» DATA EXCERPT
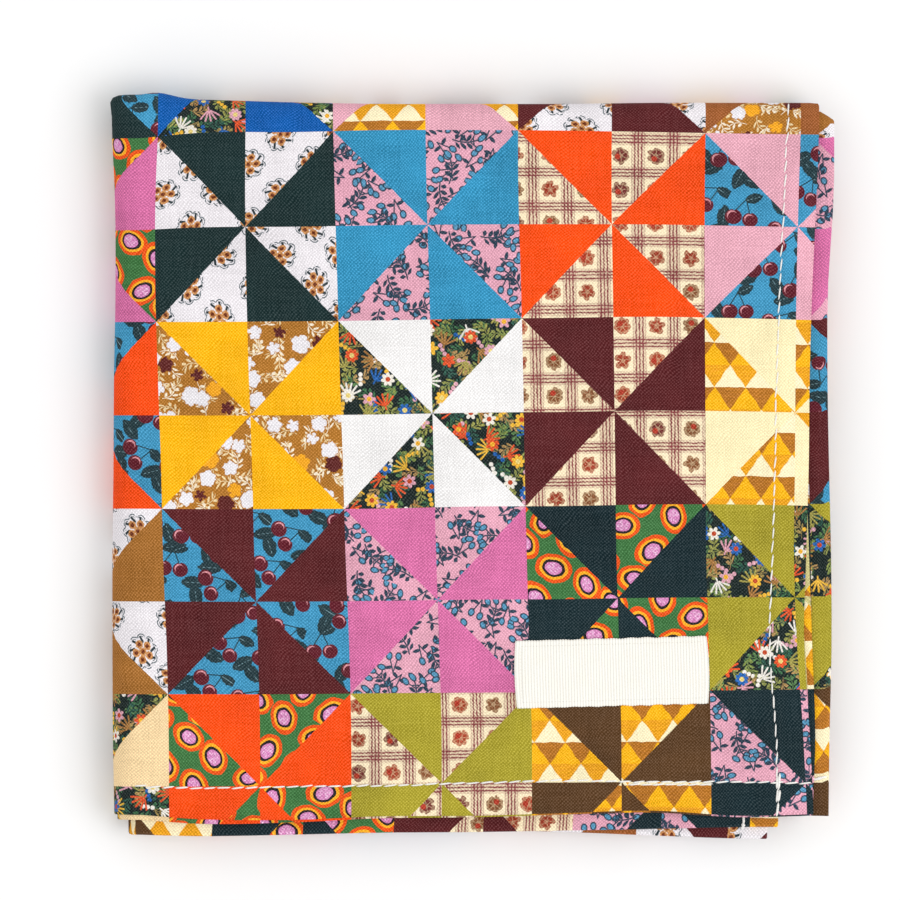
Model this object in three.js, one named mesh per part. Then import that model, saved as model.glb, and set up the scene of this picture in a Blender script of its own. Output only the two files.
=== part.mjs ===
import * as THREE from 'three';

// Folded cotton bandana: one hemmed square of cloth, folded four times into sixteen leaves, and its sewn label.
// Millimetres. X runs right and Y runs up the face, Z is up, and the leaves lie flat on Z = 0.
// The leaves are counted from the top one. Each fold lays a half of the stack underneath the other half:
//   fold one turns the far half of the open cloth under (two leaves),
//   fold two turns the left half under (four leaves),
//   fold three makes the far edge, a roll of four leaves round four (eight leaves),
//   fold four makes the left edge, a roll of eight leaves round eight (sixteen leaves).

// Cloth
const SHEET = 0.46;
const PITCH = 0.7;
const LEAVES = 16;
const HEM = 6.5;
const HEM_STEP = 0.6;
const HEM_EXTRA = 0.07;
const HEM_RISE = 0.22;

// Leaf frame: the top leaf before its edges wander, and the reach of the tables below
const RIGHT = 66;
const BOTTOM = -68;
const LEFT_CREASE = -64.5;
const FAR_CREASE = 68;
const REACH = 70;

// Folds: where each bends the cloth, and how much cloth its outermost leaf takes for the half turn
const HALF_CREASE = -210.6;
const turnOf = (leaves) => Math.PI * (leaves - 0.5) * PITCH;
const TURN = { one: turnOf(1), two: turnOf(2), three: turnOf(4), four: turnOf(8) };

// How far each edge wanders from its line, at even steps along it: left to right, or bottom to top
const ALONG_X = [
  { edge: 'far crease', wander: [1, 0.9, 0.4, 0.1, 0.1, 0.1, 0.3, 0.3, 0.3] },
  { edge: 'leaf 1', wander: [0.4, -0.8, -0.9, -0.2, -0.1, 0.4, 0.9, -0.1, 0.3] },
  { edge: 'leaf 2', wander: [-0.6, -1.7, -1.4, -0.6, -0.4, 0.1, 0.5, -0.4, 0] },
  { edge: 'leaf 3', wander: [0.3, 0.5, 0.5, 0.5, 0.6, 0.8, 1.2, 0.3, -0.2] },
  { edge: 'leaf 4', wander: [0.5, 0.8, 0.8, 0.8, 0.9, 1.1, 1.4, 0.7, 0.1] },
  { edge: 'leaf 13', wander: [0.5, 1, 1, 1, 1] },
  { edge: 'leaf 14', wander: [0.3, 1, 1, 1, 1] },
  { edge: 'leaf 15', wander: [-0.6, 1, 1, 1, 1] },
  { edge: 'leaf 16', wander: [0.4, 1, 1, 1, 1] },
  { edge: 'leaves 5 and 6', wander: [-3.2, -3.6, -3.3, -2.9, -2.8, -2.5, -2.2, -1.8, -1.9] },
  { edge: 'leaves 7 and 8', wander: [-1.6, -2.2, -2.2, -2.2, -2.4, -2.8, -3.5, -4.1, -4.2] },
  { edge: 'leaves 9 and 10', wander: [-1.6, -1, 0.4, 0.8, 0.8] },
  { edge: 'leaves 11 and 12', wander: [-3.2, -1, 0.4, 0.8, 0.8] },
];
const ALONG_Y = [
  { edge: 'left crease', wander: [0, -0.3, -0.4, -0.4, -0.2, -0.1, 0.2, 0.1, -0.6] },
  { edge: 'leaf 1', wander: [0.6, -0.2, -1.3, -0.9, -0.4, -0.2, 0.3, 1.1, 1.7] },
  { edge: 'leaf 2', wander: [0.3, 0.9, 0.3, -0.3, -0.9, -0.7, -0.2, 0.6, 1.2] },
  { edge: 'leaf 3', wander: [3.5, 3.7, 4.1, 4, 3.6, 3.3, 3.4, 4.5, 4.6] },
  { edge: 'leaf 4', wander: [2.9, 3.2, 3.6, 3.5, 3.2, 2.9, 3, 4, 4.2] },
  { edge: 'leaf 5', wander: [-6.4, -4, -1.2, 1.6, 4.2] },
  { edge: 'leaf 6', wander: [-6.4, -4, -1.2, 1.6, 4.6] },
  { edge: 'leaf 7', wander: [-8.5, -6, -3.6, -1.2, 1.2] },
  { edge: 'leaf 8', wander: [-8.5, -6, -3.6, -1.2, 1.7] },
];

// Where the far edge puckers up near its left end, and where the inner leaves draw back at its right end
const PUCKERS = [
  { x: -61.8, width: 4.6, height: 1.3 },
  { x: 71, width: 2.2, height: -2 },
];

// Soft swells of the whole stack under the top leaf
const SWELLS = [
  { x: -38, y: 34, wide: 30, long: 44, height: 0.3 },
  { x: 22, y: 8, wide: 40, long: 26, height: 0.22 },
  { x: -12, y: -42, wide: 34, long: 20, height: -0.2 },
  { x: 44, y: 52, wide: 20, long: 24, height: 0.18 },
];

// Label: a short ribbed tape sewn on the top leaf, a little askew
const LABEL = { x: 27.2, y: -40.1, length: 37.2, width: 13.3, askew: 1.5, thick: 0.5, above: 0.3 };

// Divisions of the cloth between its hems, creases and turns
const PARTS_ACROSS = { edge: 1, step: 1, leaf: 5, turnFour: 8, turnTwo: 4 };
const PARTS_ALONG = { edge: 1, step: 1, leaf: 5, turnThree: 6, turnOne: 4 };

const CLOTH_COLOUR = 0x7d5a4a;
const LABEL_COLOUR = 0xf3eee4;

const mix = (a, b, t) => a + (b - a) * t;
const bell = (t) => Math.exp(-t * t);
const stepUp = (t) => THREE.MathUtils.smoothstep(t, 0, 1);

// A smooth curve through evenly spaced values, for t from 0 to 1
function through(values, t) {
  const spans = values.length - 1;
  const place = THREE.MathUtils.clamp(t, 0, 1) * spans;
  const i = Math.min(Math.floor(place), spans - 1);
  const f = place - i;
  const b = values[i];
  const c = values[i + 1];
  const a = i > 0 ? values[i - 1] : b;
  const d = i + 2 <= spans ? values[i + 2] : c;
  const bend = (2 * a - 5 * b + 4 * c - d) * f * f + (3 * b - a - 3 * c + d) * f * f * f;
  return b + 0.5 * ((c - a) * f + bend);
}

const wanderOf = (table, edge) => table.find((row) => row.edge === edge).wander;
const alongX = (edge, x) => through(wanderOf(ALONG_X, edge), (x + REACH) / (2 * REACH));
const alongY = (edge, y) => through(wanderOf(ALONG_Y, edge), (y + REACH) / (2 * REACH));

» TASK
Write out every line exactly as it stands.

» WRITTEN REPLY
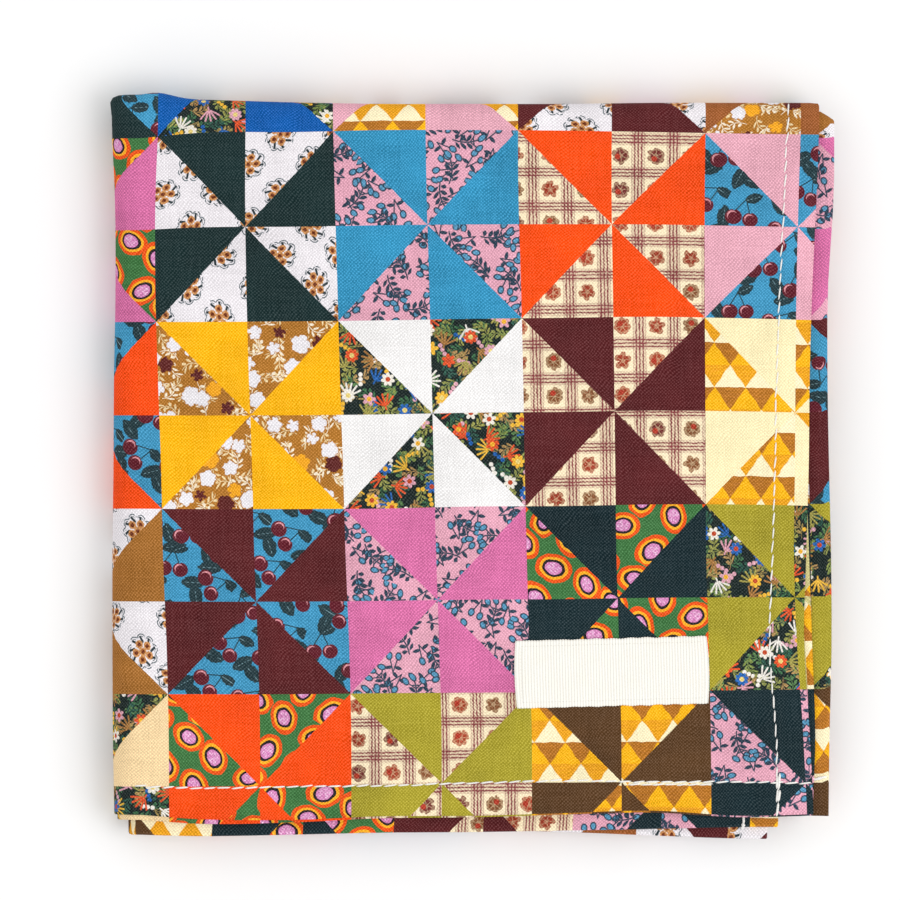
Model this object in three.js, one named mesh per part. Then import that model, saved as model.glb, and set up the scene of this picture in a Blender script of its own. Output only the two files.
=== part.mjs ===
import * as THREE from 'three';

// Folded cotton bandana: one hemmed square of cloth, folded four times into sixteen leaves, and its sewn label.
// Millimetres. X runs right and Y runs up the face, Z is up, and the leaves lie flat on Z = 0.
// The leaves are counted from the top one. Each fold lays a half of the stack underneath the other half:
//   fold one turns the far half of the open cloth under (two leaves),
//   fold two turns the left half under (four leaves),
//   fold three makes the far edge, a roll of four leaves round four (eight leaves),
//   fold four makes the left edge, a roll of eight leaves round eight (sixteen leaves).

// Cloth
const SHEET = 0.46;
const PITCH = 0.7;
const LEAVES = 16;
const HEM = 6.5;
const HEM_STEP = 0.6;
const HEM_EXTRA = 0.07;
const HEM_RISE = 0.22;

// Leaf frame: the top leaf before its edges wander, and the reach of the tables below
const RIGHT = 66;
const BOTTOM = -68;
const LEFT_CREASE = -64.5;
const FAR_CREASE = 68;
const REACH = 70;

// Folds: where each bends the cloth, and how much cloth its outermost leaf takes for the half turn
const HALF_CREASE = -210.6;
const turnOf = (leaves) => Math.PI * (leaves - 0.5) * PITCH;
const TURN = { one: turnOf(1), two: turnOf(2), three: turnOf(4), four: turnOf(8) };

// How far each edge wanders from its line, at even steps along it: left to right, or bottom to top
const ALONG_X = [
  { edge: 'far crease', wander: [1, 0.9, 0.4, 0.1, 0.1, 0.1, 0.3, 0.3, 0.3] },
  { edge: 'leaf 1', wander: [0.4, -0.8, -0.9, -0.2, -0.1, 0.4, 0.9, -0.1, 0.3] },
  { edge: 'leaf 2', wander: [-0.6, -1.7, -1.4, -0.6, -0.4, 0.1, 0.5, -0.4, 0] },
  { edge: 'leaf 3', wander: [0.3, 0.5, 0.5, 0.5, 0.6, 0.8, 1.2, 0.3, -0.2] },
  { edge: 'leaf 4', wander: [0.5, 0.8, 0.8, 0.8, 0.9, 1.1, 1.4, 0.7, 0.1] },
  { edge: 'leaf 13', wander: [0.5, 1, 1, 1, 1] },
  { edge: 'leaf 14', wander: [0.3, 1, 1, 1, 1] },
  { edge: 'leaf 15', wander: [-0.6, 1, 1, 1, 1] },
  { edge: 'leaf 16', wander: [0.4, 1, 1, 1, 1] },
  { edge: 'leaves 5 and 6', wander: [-3.2, -3.6, -3.3, -2.9, -2.8, -2.5, -2.2, -1.8, -1.9] },
  { edge: 'leaves 7 and 8', wander: [-1.6, -2.2, -2.2, -2.2, -2.4, -2.8, -3.5, -4.1, -4.2] },
  { edge: 'leaves 9 and 10', wander: [-1.6, -1, 0.4, 0.8, 0.8] },
  { edge: 'leaves 11 and 12', wander: [-3.2, -1, 0.4, 0.8, 0.8] },
];
const ALONG_Y = [
  { edge: 'left crease', wander: [0, -0.3, -0.4, -0.4, -0.2, -0.1, 0.2, 0.1, -0.6] },
  { edge: 'leaf 1', wander: [0.6, -0.2, -1.3, -0.9, -0.4, -0.2, 0.3, 1.1, 1.7] },
  { edge: 'leaf 2', wander: [0.3, 0.9, 0.3, -0.3, -0.9, -0.7, -0.2, 0.6, 1.2] },
  { edge: 'leaf 3', wander: [3.5, 3.7, 4.1, 4, 3.6, 3.3, 3.4, 4.5, 4.6] },
  { edge: 'leaf 4', wander: [2.9, 3.2, 3.6, 3.5, 3.2, 2.9, 3, 4, 4.2] },
  { edge: 'leaf 5', wander: [-6.4, -4, -1.2, 1.6, 4.2] },
  { edge: 'leaf 6', wander: [-6.4, -4, -1.2, 1.6, 4.6] },
  { edge: 'leaf 7', wander: [-8.5, -6, -3.6, -1.2, 1.2] },
  { edge: 'leaf 8', wander: [-8.5, -6, -3.6, -1.2, 1.7] },
];

// Where the far edge puckers up near its left end, and where the inner leaves draw back at its right end
const PUCKERS = [
  { x: -61.8, width: 4.6, height: 1.3 },
  { x: 71, width: 2.2, height: -2 },
];

// Soft swells of the whole stack under the top leaf
const SWELLS = [
  { x: -38, y: 34, wide: 30, long: 44, height: 0.3 },
  { x: 22, y: 8, wide: 40, long: 26, height: 0.22 },
  { x: -12, y: -42, wide: 34, long: 20, height: -0.2 },
  { x: 44, y: 52, wide: 20, long: 24, height: 0.18 },
];

// Label: a short ribbed tape sewn on the top leaf, a little askew
const LABEL = { x: 27.2, y: -40.1, length: 37.2, width: 13.3, askew: 1.5, thick: 0.5, above: 0.3 };

// Divisions of the cloth between its hems, creases and turns
const PARTS_ACROSS = { edge: 1, step: 1, leaf: 5, turnFour: 8, turnTwo: 4 };
const PARTS_ALONG = { edge: 1, step: 1, leaf: 5, turnThree: 6, turnOne: 4 };

const CLOTH_COLOUR = 0x7d5a4a;
const LABEL_COLOUR = 0xf3eee4;

const mix = (a, b, t) => a + (b - a) * t;
const bell = (t) => Math.exp(-t * t);
const stepUp = (t) => THREE.MathUtils.smoothstep(t, 0, 1);

// A smooth curve through evenly spaced values, for t from 0 to 1
function through(values, t) {
  const spans = values.length - 1;
  const place = THREE.MathUtils.clamp(t, 0, 1) * spans;
  const i = Math.min(Math.floor(place), spans - 1);
  const f = place - i;
  const b = values[i];
  const c = values[i + 1];
  const a = i > 0 ? values[i - 1] : b;
  const d = i + 2 <= spans ? values[i + 2] : c;
  const bend = (2 * a - 5 * b + 4 * c - d) * f * f + (3 * b - a - 3 * c + d) * f * f * f;
  return b + 0.5 * ((c - a) * f + bend);
}

const wanderOf = (table, edge) => table.find((row) => row.edge === edge).wander;
const alongX = (edge, x) => through(wanderOf(ALONG_X, edge), (x + REACH) / (2 * REACH));
const alongY = (edge, y) => through(wanderOf(ALONG_Y, edge), (y + REACH) / (2 * REACH));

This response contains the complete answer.